PROBLEM TO WORK ON
Your task is to quote, unchanged, only the lines from the one with "return_collar();" through the one with "obj.parent = empty", both ends included.

SUPPLIED DATA
--------------------------------

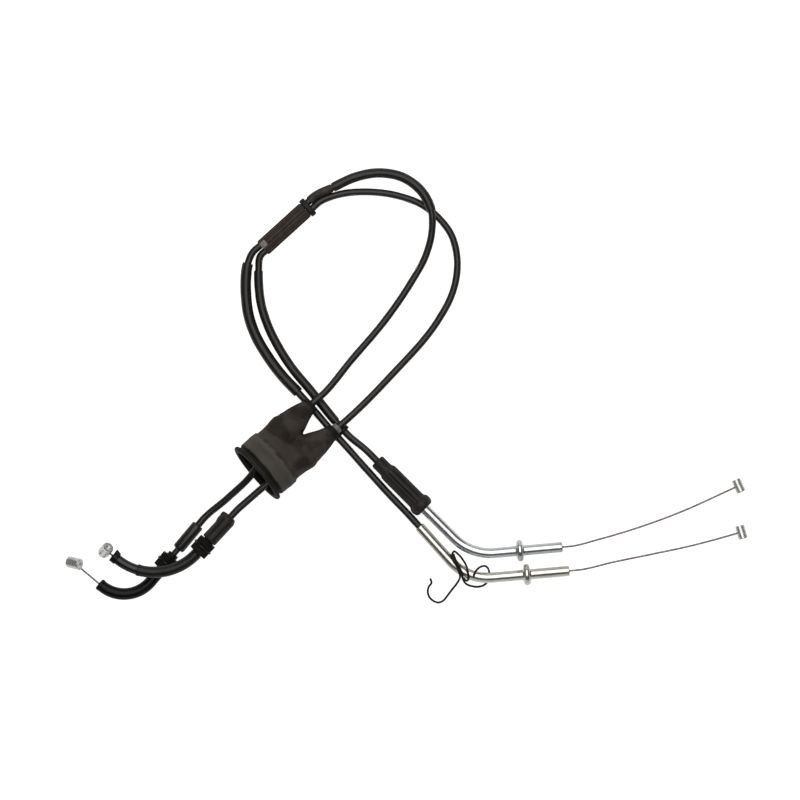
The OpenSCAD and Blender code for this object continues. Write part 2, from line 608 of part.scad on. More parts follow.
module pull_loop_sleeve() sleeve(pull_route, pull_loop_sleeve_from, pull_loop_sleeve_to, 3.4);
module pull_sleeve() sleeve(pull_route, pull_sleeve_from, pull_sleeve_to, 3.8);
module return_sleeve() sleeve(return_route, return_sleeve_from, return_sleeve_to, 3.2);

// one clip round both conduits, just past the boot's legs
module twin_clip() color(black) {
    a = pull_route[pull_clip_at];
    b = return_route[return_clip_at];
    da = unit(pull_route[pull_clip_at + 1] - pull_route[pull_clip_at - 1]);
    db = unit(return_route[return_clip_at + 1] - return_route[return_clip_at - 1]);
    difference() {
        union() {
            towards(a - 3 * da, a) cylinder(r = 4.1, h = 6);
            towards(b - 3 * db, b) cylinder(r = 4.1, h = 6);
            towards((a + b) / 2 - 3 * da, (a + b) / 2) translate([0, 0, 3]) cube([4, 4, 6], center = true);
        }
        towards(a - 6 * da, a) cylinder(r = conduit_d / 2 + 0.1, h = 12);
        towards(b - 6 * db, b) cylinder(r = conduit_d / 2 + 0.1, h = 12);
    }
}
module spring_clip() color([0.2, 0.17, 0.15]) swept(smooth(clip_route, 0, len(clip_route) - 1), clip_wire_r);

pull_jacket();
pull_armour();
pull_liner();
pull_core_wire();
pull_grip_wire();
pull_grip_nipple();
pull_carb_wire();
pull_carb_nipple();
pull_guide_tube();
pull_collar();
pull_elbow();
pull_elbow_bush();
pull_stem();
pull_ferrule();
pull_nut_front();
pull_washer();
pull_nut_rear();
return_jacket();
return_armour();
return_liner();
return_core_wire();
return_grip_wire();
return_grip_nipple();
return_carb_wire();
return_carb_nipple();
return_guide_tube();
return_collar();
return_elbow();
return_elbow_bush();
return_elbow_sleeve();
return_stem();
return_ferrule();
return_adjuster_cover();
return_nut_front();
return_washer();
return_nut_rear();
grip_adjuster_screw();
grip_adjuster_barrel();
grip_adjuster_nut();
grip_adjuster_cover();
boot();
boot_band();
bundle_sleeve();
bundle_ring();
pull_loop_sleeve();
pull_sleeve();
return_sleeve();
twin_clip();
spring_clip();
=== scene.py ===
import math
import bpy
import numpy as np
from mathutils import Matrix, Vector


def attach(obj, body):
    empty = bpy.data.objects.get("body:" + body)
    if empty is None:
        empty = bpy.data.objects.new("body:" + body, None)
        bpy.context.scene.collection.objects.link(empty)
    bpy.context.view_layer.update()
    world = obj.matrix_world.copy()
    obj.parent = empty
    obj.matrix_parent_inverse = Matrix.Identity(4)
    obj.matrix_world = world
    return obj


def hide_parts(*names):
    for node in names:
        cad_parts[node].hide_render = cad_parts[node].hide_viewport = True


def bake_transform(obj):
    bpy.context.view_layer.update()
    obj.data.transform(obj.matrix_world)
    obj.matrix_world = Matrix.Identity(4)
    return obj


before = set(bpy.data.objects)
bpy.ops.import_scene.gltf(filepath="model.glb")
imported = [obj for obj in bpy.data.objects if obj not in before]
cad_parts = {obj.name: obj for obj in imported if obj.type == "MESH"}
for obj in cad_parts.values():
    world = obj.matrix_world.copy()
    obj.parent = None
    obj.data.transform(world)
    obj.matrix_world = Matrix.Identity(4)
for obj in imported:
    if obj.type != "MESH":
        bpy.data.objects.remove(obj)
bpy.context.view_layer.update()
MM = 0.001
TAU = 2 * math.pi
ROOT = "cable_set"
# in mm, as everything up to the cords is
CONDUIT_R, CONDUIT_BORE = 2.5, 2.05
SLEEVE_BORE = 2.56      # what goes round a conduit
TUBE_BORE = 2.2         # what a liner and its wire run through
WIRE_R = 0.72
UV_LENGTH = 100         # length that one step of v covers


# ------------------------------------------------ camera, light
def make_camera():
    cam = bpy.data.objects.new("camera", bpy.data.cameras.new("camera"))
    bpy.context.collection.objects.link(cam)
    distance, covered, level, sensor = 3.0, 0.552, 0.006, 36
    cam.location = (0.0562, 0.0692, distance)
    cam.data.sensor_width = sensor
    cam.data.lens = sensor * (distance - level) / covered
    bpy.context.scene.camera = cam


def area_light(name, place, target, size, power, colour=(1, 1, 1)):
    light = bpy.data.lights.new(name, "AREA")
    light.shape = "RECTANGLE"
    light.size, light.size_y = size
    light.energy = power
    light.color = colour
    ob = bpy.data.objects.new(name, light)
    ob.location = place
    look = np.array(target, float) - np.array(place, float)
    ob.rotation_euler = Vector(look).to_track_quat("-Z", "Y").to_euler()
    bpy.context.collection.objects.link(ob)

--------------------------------

SOLVED EXERCISE
return_collar();
return_elbow();
return_elbow_bush();
return_elbow_sleeve();
return_stem();
return_ferrule();
return_adjuster_cover();
return_nut_front();
return_washer();
return_nut_rear();
grip_adjuster_screw();
grip_adjuster_barrel();
grip_adjuster_nut();
grip_adjuster_cover();
boot();
boot_band();
bundle_sleeve();
bundle_ring();
pull_loop_sleeve();
pull_sleeve();
return_sleeve();
twin_clip();
spring_clip();
=== scene.py ===
import math
import bpy
import numpy as np
from mathutils import Matrix, Vector


def attach(obj, body):
    empty = bpy.data.objects.get("body:" + body)
    if empty is None:
        empty = bpy.data.objects.new("body:" + body, None)
        bpy.context.scene.collection.objects.link(empty)
    bpy.context.view_layer.update()
    world = obj.matrix_world.copy()
    obj.parent = empty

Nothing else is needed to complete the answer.